Co-President of the Muslim Student Alliance Nadia Bourdoud shared that Co-President Samia Abbasi proposed Bharoocha as a speaker for SAMEAPI month planning. They decided upon the Islamophobia Industry workshop from other workshops such as bystander intervention, allyship in the age of Islamophobia and technology policy to name a few offered by Bharoocha.

Bharoocha provided a content warning, which is used to alert the audience that material might illicit a strong negative emotional response, for the material that would be covered during the course of the workshop. She encouraged people to take care of their needs as they arose. Bharoocha grounded the workshop by holding a moment of silence for the lives lost in the Mali and New Zealand terrorist attacks to bring them in to the space.

The agenda for the workshop began by defining basic terms and concepts in relation to Islam, and using that shared understanding to build the framework to address the roots of Islamophobia, and the industry that profits more than $200 billion in promoting Islamophobia for political gain.

“I am a practicing Muslim but I never knew how much money was going into the [Islamophobic] industry, and if that doesn’t tell you something, I don’t know what does — that fact as a practicing Muslim that I didn’t know means that others might not have known as well,” Bourdoud said.

The Islamophobic Industry happens through the philanthropic system, a small core of investors, scholars and advocates. The top funders listed were: Steven Emerson, Daniel Horowitz, Robert Spencer, David Yerushalmi, Daniel Pipes, Frank Gaffney, Paul Singer, Seth Klarman and former funder Richard Mellon Scaife.

Those funders support networks of nonprofit organizations. These nonprofits rely on bias experts that generate misinformation about Islam, and that information is shared through larger media and political networks.

“Islamophobia is not a natural occurrence in American or Western culture but is something that is institutionally funded and promoted but seeing people act in strength and unity by showing up [to the workshop] and participating in discussion was really energizing for me,” Mills student Imani Dawson said upon reflecting on the workshop.

Bharoocha shared the work of Dr.
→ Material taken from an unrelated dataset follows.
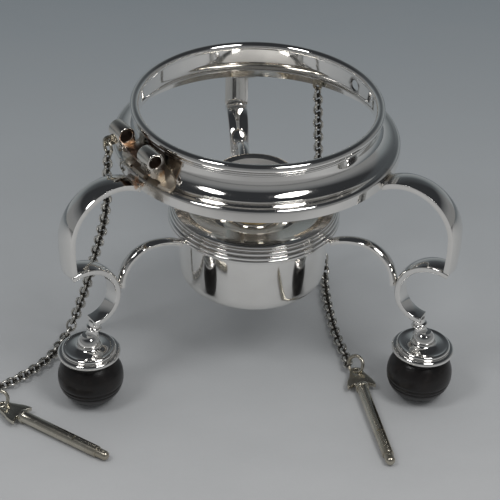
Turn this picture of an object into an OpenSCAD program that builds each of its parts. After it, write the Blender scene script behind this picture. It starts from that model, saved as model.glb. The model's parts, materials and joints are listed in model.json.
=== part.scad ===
// Stand and spirit burner of a table kettle: a spun collar on three scrolled legs
// with turned wood feet, a lift-out burner in a reeded holder, and two loose
// locking pins on chains that would hold the kettle's hinge and its front lug.
//
// Axes: +Z up, -Y towards the front, legs at 90, 210 and 330 degrees.
// Origin: on the collar's axis, level with the hinge pin's axis.
// Heights in this file are measured from the table top; from_table() places them.

/* [Collar] */
// Inside diameter of the collar's upright wall
collar_bore_d = 108.8; // [98:0.2:120]
// Thickness of the silver sheet
sheet = 1.0; // [0.8:0.1:1.3]
// Height of the top edge of the wall above the table
wall_top_h = 131.9; // [126:0.1:140]
// Height where the wall ends and the flange begins to sweep out
wall_foot_h = 125.05; // [124:0.05:126]
// Radius of the sweep from wall to flange
flange_turn_r = 8.4; // [7.6:0.1:8.8]
// How far the lip stands out from the wall's outside
lip_reach = 10.85; // [9:0.05:13]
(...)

Maha Hilal, an inaugural Michael Ratner fellow with the Institute for Policy Studies in Washington, D.C. and among her many roles is a committee member of the Justice for Muslims organization. Hilal is an outspoken advocate for human rights, and works to dismantle the systems of Islamophobia through community engagement, coalition building and political organizing.

“A Muslim identity is not a monolith identity, there is a large Muslim population and it has great diversity within it, and should be respected no matter what — whether or not that diversity fits within a respectability politic or not,” Mills Student Rwan Turner said when sharing thoughts on the workshop.

Bharoocha concluded by providing actionable steps in order to expand the impact of the anti-Islamophobic work, such as sharing what was learned with friends and family to raise consciousness around the issue of Islamophobia and to consider it’s global impact.

In addition, she encouraged participants to donate to Muslim organizations, support Muslim owned businesses and share news stories that impact the Muslim community, especially since they tend to be under reported. At one point, she posed the question asking what a world without Islamophobia would look like.

“Thinking about what a world where Islamophobia doesn’t exist looks like has stuck with me because that question is so big — it’s kind of weird for me because I’m so use to preparing myself to be cautious in public, it’s become routine, and that question disrupts that,” Bourdoud said.

MSA is for Muslim students, allies and those interested in Islam to gather and share community with one another. MSA also organizes educational and cultural events, such as the Islamophobia Industry workshop and collaborates with campus partners to arrange special meal services for students fasting during Ramadan.